Some Thoughts on Love
I’ve been avoiding writing about love for a couple days now. It’s time.
A while back I wrote a poem called “On Tap.” It was about several things, but one of the things it was about was a longing to pour myself out like beer from a tap. To give myself away, free of charge, “on the house,” as they say.
Bit of a bizarre image, you might say. But I was drinking five, six nights a week at that time, so it’s a wonder I managed to produce anything semi-coherent, anyway. And anyway, I was going for some Eucharistic imagery at the time — you know, where the bread and the wine become the body and blood of Christ and everybody lines up to eat it while the choir sings the longest song in the hymnal. Can’t say whether the metaphor came through or not, but it was the intent.
So, a lapsed Catholic writes a poem with some Eucharistic undertones. How original…
(I promise this is going to come back to the subject of love. Just wait for the payoff, my darling.)
But the basic desire I was expressing in the poem wasn’t necessarily bad. Sure, the imagery of pouring myself into beer glasses and having people drink me is a little weird. (But hey, if it’s good enough for Jesus it’s good enough for me, right?) But that’s only the surface level of the longing, which goes much deeper than I think I expressed in the poem.
You could say it’s a desire to become one with the community. Because pouring yourself out in that way literally means each member of the community is consuming you. Catholicism is hardly the first religion to make a ritual of the eating of the body of the god. But by that same act of consumption, the god enters into every member of the community — in a very literal and very physical way.

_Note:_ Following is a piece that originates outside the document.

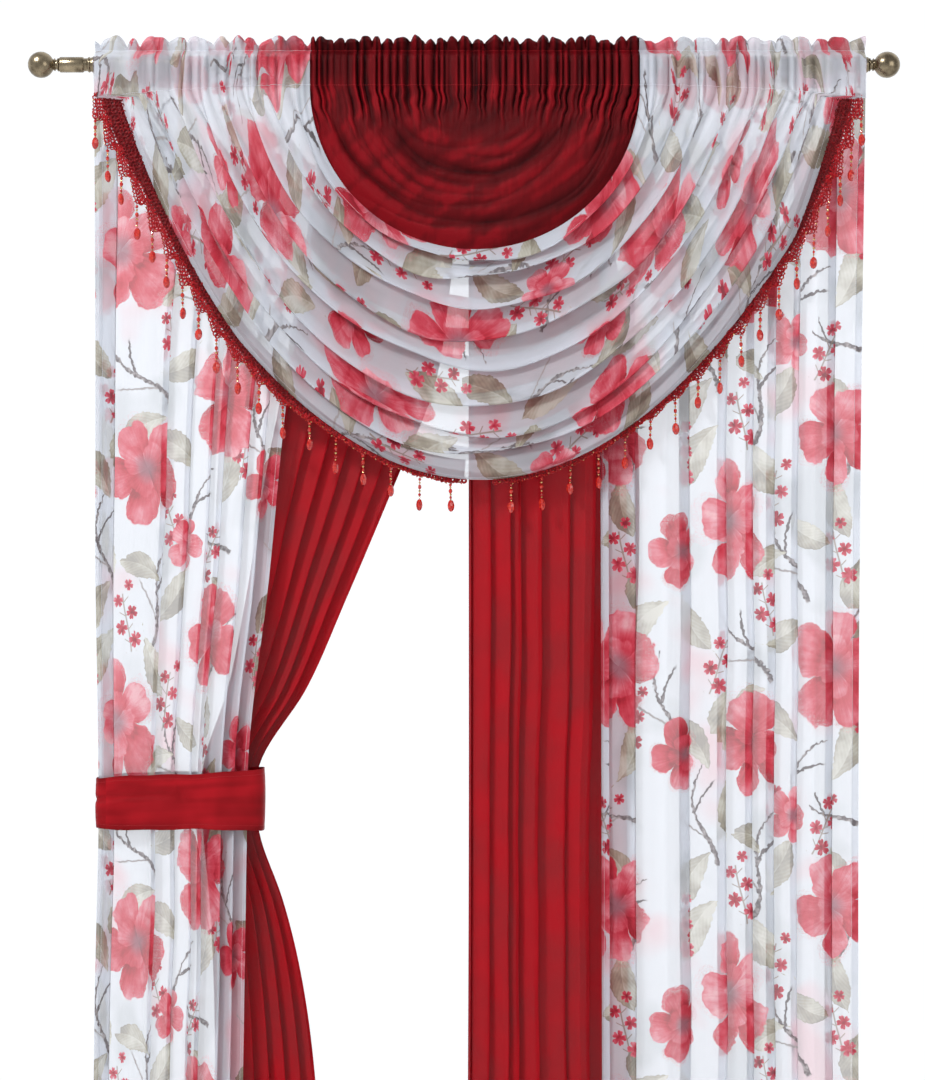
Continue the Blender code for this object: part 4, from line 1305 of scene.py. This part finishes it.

You could say it’s a desire to sacrifice myself for the sake of the community. After all, if everybody drinks me I’m hardly going to survive the process! So there’s a yearning to give up my energy, my force, my life itself even, for the good of the whole and for their enjoyment. Probably with some kind of mystical union with the whole while the community undergoes some ecstatic vision or ritual.
You could say it’s a desire to die — and let’s be honest here, that was part of it.
Of the three, it’s the theme of sacrifice that has most to do with love. In its own deeply confused way, the yearning I voiced in the poem expressed a love for the community.
Let me state one thing right out. I’m not here to talk about Valentine’s Day card clichés about love. Two or three days ago I was calling love an abyss and talking about how terrifying it is.
I stand by what I said.
Love always means sacrifice. A mother sacrifices for her child — in many ways, but often quite literally giving of her own body in the form of milk. A young man sacrifices his life in battle for the sake of his brothers in arms. God himself, so some say, sacrifices his only son in order to redeem the iniquities of the human race.
Without sacrifice, love is just words. Just a pretty little ideal for poets to moon about. But with love, you give up something important to you for the sake of something even more important to you.
Ideally, you’re sacrificing for the sake of something you believe is worthy of your sacrifice. A woman sacrificing for the sake of a child she resents will inevitably act out that resentment in tens of thousands of tiny ways, often making the situation worse by hating herself for her own resentment and spite. A young man dying for a country that’s not worth dying for is the worst kind of mockery and robbery imaginable. A god sacrificing his son for a human race that isn’t worth saving — well, it would literally be a cosmic horror.
But if that doesn’t set the bar high enough, let’s complicate things.
Ideally, love is a sacrifice undertaken for something or someone you consider worthy of the sacrifice, and which is, in fact, worthy of the sacrifice.
And that last thing, the question of actual worthiness… there’s no knowing that in advance. You can believe it, you can choose to gamble on it, you can act on your love by making all the appropriate sacrifices — and you can still lose.
That’s why I said love is terrifying. That’s why I cut myself off from it, for years. Avoided it like it was the scent of death itself.
There is no guarantee in love. No matter how smart you play, you’re always making a gamble. You could be betrayed, you could be lied about, you could be cast into the city streets and left a ghost of what you were. You could be a perfect mother and have your son grow up to be Hitler. Any horror you can imagine could tumble in to crush you.
Those are all awful possibilities.
But.
Maybe the only guaranteed defense is worse.
Because the only guaranteed defense is never to love. Which really isn’t even a possibility — it’s woven into our humanity to give ourselves away to something. Maybe work, or drugs, or sex, or habits, or obsessions. I don’t think there really exists any such thing as self-love the way people popularly talk about it these days. There’s always something external we give ourselves up to.
For me it was alcohol, tobacco, and pornography, to name a few. Things that gave me very little compared to what I put into them.
(I talk in the past tense, but the drinking is the only one I’ve quit completely, at this point.)
So, I have to love, really. As the poet says, “A kelson of the creation is love.”
But I’ll tell you this: I fear to. Oh yes, I fear to.